To lighten up my dreary mood a lil', Spain won the World Cup 2010 for the very first time! I know everybody knows this already, but I don't care. I am still proud of them and happy for them! Denise has been supporting you guys since Day 1 and didn't back down no matter what all those assholes out there said about Espanol. It was all worth it! Torres, Casillas, Villa, Iniesta, Fabregas Puyol, Ramos, Alonso, Xavi, Pique, Capdevilla, Pedro, Llorente. Viva Espana.

Sunday, July 4, 2010

If I Leave You Tomorrow.

Listening to: I Can Wait Forever by Simple Plan

Not everyone is as lucky as I am.

To have friends who love you for who you are and not who they want you to be.

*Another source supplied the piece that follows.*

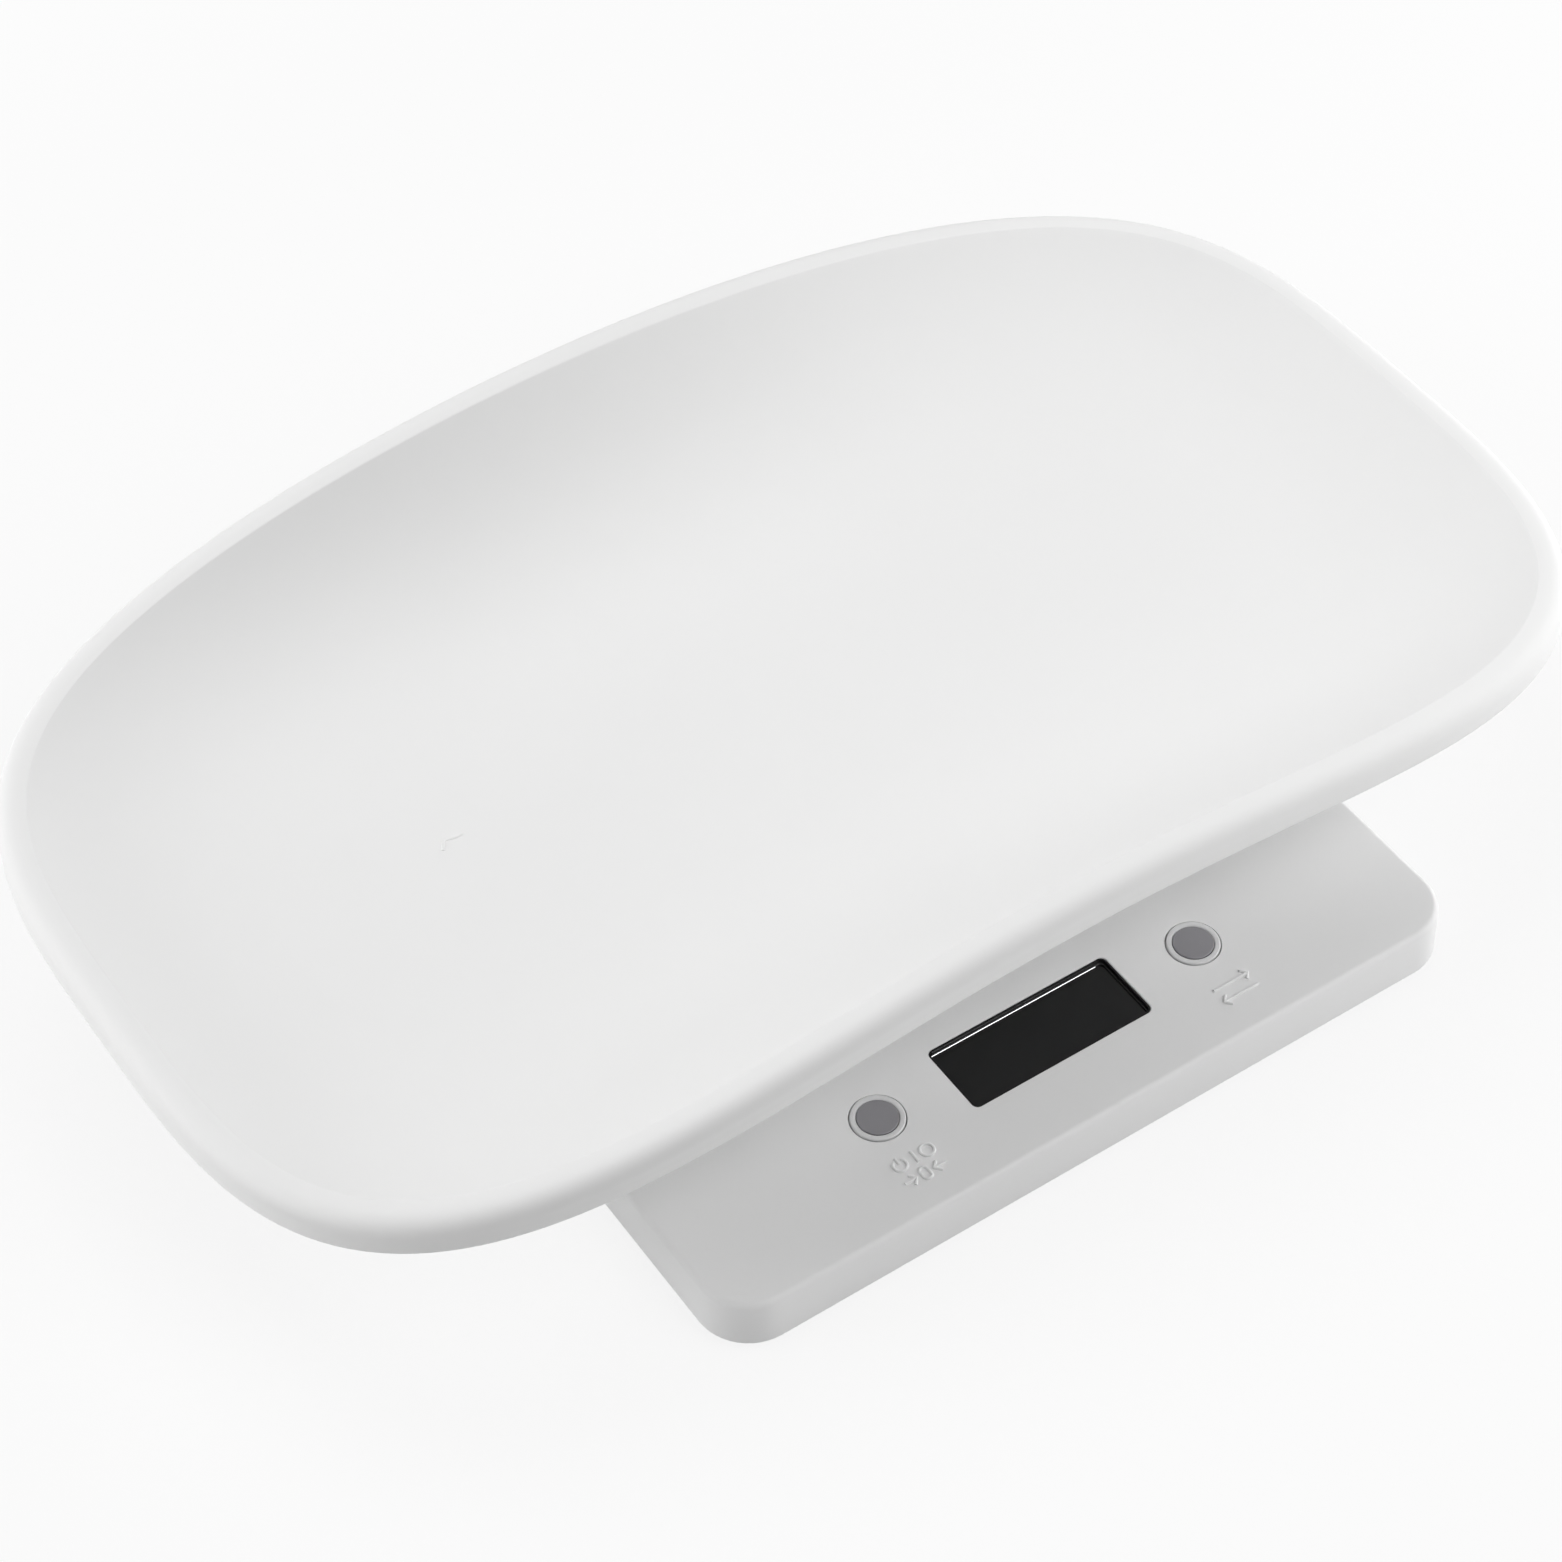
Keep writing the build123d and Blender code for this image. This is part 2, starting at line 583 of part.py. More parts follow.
# Bottom plate: rim, ribs, cell boss, screw pillars, foot pockets and battery bay
plate_length = base_width - 2 * shell_wall - 2 * plate_gap
plate_width = base_depth - 2 * shell_wall - 2 * plate_gap
plate_corner = base_corner - shell_wall - plate_gap
door_tab_top = plate_top + door_tab_lift + door_tab_thickness
tab_swing = sqrt(door_tab_reach**2 + (door_tab_top - plate_under) ** 2)
head_recess = cell_screw_head_height + plate_recess
with BuildPart() as base_bottom:
    with BuildSketch(level(base_y, plate_under)):
        RectangleRounded(plate_length, plate_width, plate_corner)
    extrude(amount=plate_thickness, taper=base_taper)
    plate_upper = base_bottom.faces().sort_by(Axis.Z)[-1]
    with BuildSketch(level(base_y, plate_top)) as rim_sketch:
        RectangleRounded(plate_length - 2 * plate_rim_wall, plate_width - 2 * plate_rim_wall, plate_corner)
        offset(amount=-plate_rim_wall, mode=Mode.SUBTRACT)
    extrude(amount=plate_rim_height)
    with BuildSketch(level(base_y, plate_top)):
        with GridLocations(base_width * 2 / 3, 0, 2, 1):
            Rectangle(rib_wall, plate_width - 4 * plate_rim_wall)
        with GridLocations(0, base_depth / 3, 1, 2):
            Rectangle(plate_length - 4 * plate_rim_wall, rib_wall)
    extrude(amount=rib_height)
    with BuildSketch(level(load_y, plate_top)):
        with Locations((cell_fixed_x, 0)):
            RectangleRounded(spacer_length + cell_boss_margin, cell_section + cell_boss_margin, cell_boss_margin / 2)
    extrude(amount=cell_boss_height)
    with BuildSketch(Plane.XY.offset(plate_top)):
        with Locations(case_screw_places):
            Circle(case_boss_diameter / 2)
    extrude(amount=case_pillar_height)
    with BuildSketch(Plane.XY.offset(plate_under)):
        with Locations(case_screw_places):
            Circle(case_screw_head / 2 + screw_clearance)
    extrude(amount=plate_thickness, mode=Mode.SUBTRACT)
    with BuildSketch(Plane.XY.offset(plate_under)):
        with Locations(case_screw_places):
            Circle(case_screw_diameter / 2 + screw_clearance)
        with Locations(cell_screw_places):
            Circle(cell_screw_diameter / 2 + screw_clearance)
    extrude(amount=pillar_top - plate_under, mode=Mode.SUBTRACT)
    with BuildSketch(Plane.XY.offset(plate_under)):
        with Locations(cell_screw_places):
            Circle(cell_screw_head / 2 + screw_clearance)
    extrude(amount=cell_head_top - plate_under, mode=Mode.SUBTRACT)
    with BuildSketch(Plane.XY.offset(plate_under)):
        with Locations(list(foot_places.values())):
            Circle(foot_diameter / 2 + foot_pocket_gap)
    extrude(amount=foot_pocket_depth, mode=Mode.SUBTRACT)
    with BuildSketch(level(bay_y, plate_top)):
        Rectangle(bay_length + 2 * bay_wall, bay_width + 2 * bay_wall)
    extrude(amount=bay_ceiling + bay_wall - plate_top)
    with BuildSketch(level(bay_y, plate_under)):
        Rectangle(bay_length, bay_width)
    extrude(amount=bay_ceiling - plate_under, mode=Mode.SUBTRACT)
    with BuildSketch(level(bay_y, plate_top)):
        with GridLocations(door_tab_spacing, 0, 2, 1):
            with Locations((0, bay_width / 2 + bay_wall / 2)):
                Rectangle(door_tab_width + 2 * door_gap, bay_wall)
    extrude(amount=plate_under + tab_swing + door_gap - plate_top, mode=Mode.SUBTRACT)
    with BuildSketch(Plane((-bay_length / 2, bay_y, wire_level), x_dir=(0, 1, 0), z_dir=(1, 0, 0))):
        with GridLocations(battery_pitch, 0, 2, 1):
            Circle(wire_diameter / 2 + screw_clearance)
    extrude(amount=-2 * bay_wall, mode=Mode.SUBTRACT)
base_bottom.part.label = "base_bottom"
export_step(base_bottom.part, "parts/base_bottom.step")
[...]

To have friends whom you can cuss and swear at and they respond by showing you the middle finger.

To have friends who are dead afraid of heights but still accompany you on a crazy-ass theme-park ride.


To have friends who will stand by you no matter what happens.

Love you guys.

Tuesday, June 29, 2010

Maybe It's Just Me.

Listening to: New World by L'arc~en~Ciel

I wish that I could get out of the house before everyone is awake and come back home once everyone is sleep.

I wish that you would just be there for me when I need you.

I wish that you would just don't pretend.

I wish that you would be that person I once knew.

I wish that I could tell you everything.

I wish that you would just call me.

I wish that you would have more time for me.

I wish that I am aware of whatever the fuck I am doing.

I wish that we were strangers again.

I wish life were that simple.

Sunday, June 27, 2010

My Beloved.

Listening to: Casting Dice by Kanno Youki (Amatsuki OST)

PC aku dah pulang kepadakuuuuuuu! I missed using my PC so much. I missed the awesome music blasting from my beloved speakers. Ahhhhh the comfort I seek in thou, my PC.

Okay, that's all I'm updating about today. Good night :p

I am so hungry I wanna eat egg tarts from Canton-i! Drooooooool.